I was born in the USSR. I left the country a long time ago—it’s been over 20 years now—but something from my past has always haunted me. That something was my affinity for rules. I believed that my need to follow rules was ingrained in me by the Soviet regime. In my mind, I was a product of the communist era where people did what they were told and nothing more.

Affinity for Rules vs Creativity?

Once I started my business, my affinity for rules began bothering me even more. Creatives were all around me—hatching new business ideas on the fly and following their muse, free of any rules.

I wasn’t like that. Rarely do I get ideas in the shower. I can’t work on more than one project or one business idea at a time, everywhere I turn I try to create a rule for myself to follow because otherwise, I can’t function well. 

Boring!!

I kept torturing myself about that “communist” rule thing until I learned about the four tendencies framework from Gretchen Rubin’s book Better Than Before. The framework is based on the way we respond to expectations, both internal and external, and the four tendencies Gretchen outlines are Upholder, Obliger, Questioner, and Rebel:

Obligers always meet everyone else’s expectations, which makes them dependable, but they have trouble accomplishing their own plans and doing what they want.

Questioners need good reasoning in order for them to commit. However, once the rationality behind something is understood, they have no trouble committing to what they want and to what others expect of them.

Rebels resist expectations—both internal and external.

Upholders enjoy knowing what’s expected of them—both from other people and from themselves—and once they’re clear, it doesn’t take much to get them to stick to those expectations.

Realizing that I’m an Upholder and that my rule-loving doesn’t have anything to do with my “soviet past,” was a huge relief.  
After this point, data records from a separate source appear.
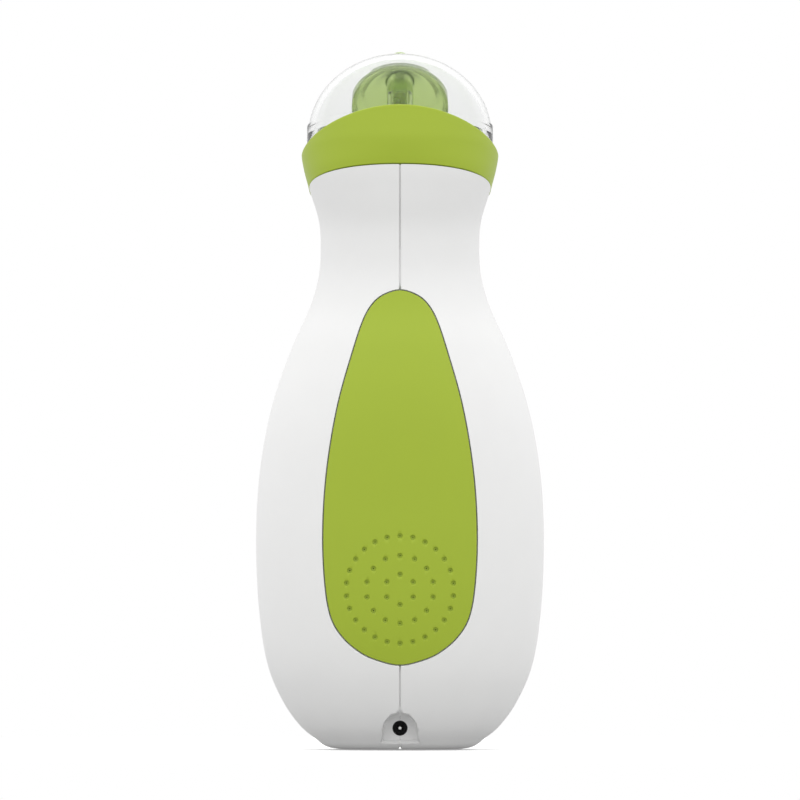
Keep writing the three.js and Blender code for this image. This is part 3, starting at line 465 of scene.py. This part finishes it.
def shell_half(name, side):
    """One half of the white shell: outer skin, rim, inner skin and the two seam faces."""
    angles = np.radians(np.linspace(-SHELL_SWEEP, SHELL_SWEEP, SHELL_COLUMNS))
    corner = len(SEAM_ROUNDS)
    body = slice(corner, corner + SHELL_COLUMNS)

    def loop_at(z_nominal, inset, spread=1.0, outer=True):
        """A half ring of points from the front seam to the back seam."""
        x = np.zeros(SHELL_COLUMNS + 2 * corner)
        y = np.zeros_like(x)
        z = np.full_like(x, z_nominal)
        lift = smoothstep(z_nominal, EDGE_BLEND, EDGE_HEIGHT)
        for _ in range(4):
            width, depth, power = section(z, inset)
            p = 2 / power[body]
            x[body] = SEAM + (width[body] - SEAM) * np.cos(angles) ** p
            y[body] = depth[body] * np.sign(np.sin(angles)) * np.abs(np.sin(angles)) ** p
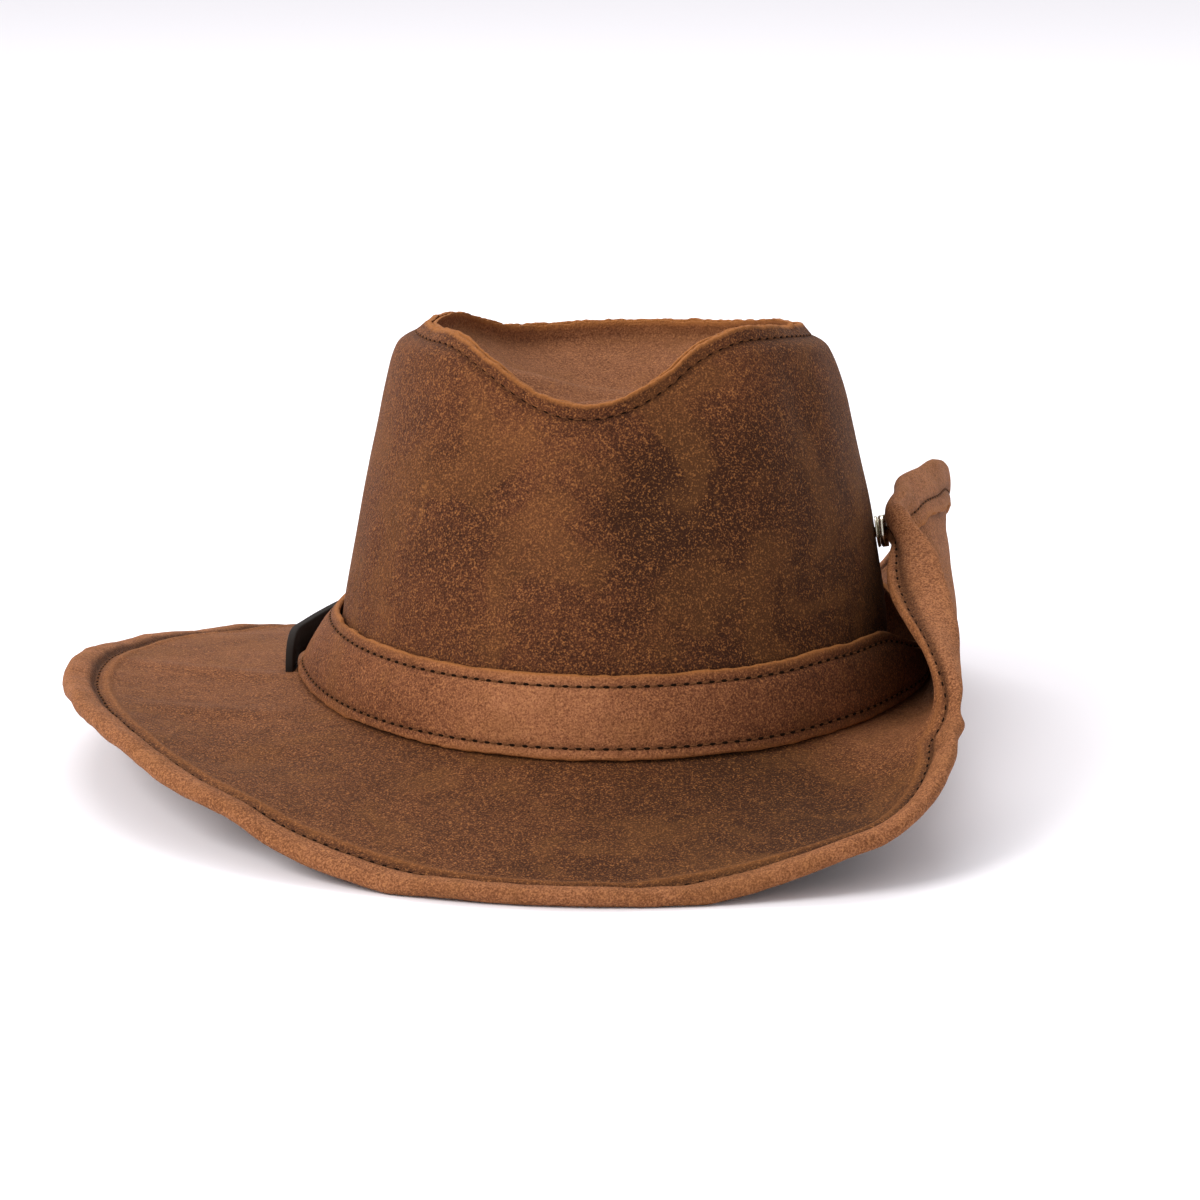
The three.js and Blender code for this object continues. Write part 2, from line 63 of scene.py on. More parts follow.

Once that was out of the way, I suddenly saw what my clients have been complimenting me on all along — making a system out of chaos is a creative act, discovering a shortcut is a creative act, finding how you can get 15 uses out of a single tool instead of just 1, is a creative act. I’m a problem solver in a creative way! LOL

It’s been 4 years since I made that discovery. Since then I devoured a countless number of books and courses to better understand myself. One thing I now know for sure, the better I get to know myself, the better business owner I became.